Freshman biology student Kimberly Acevedo of Brewster, NY, has been accepted into a prestigious 10-week summer program at Clemson University for students who are exploring a career in biological research. Acevedo is one of just ten students accepted into Clemson University’s National Science Foundation REU (Research Experiences for Undergraduates) Program.  There were more than 300 applicants. 

Acevedo hopes that the intensive research program at the South Carolina school will help her decide on a career path. “I’m not sure whether I want to go to medical school or if I want to do research so I figured having a summer internship for research at Clemson University will help me determine if I want to do research or not,” she said.

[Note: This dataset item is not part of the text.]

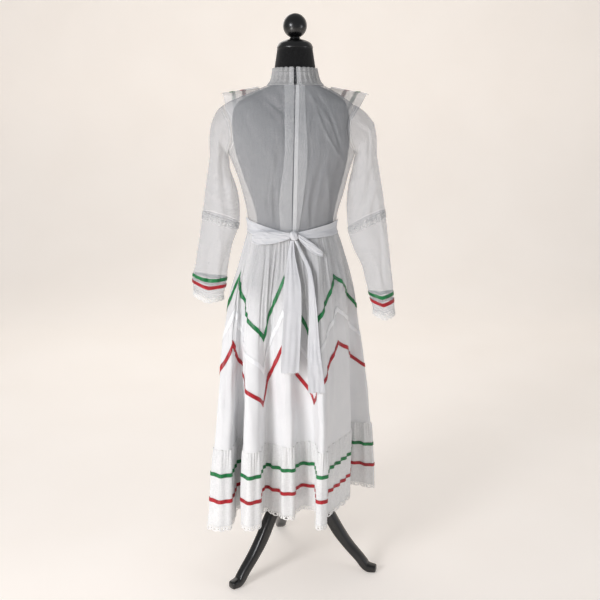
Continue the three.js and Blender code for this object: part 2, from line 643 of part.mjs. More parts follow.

The summer program is called, From Genomes to Phenomes – Exploring Function Across Scales. “The REU that Kim will participate in will provide her with experience not afforded to many freshmen,” said Bernadette Connors, Ph.D., Associate Professor of Biology. “She will have an opportunity to work with Clemson researchers on a significant and meaningful ecological project.  The work she completes this summer will enhance her opportunities post-graduation, and give her insight into the multiple career paths that an education in biology can provide.”

Some of the highlights of the program include:

  • Individual mentored research from faculty members
  • Field trips, as well as workshops on scientific writing, giving presentations, and applying for both graduate school and fellowships
  • A $5,250 stipend, free room and board at the college, and travel costs up to $500

The program runs from May 22 – July 29, 2016.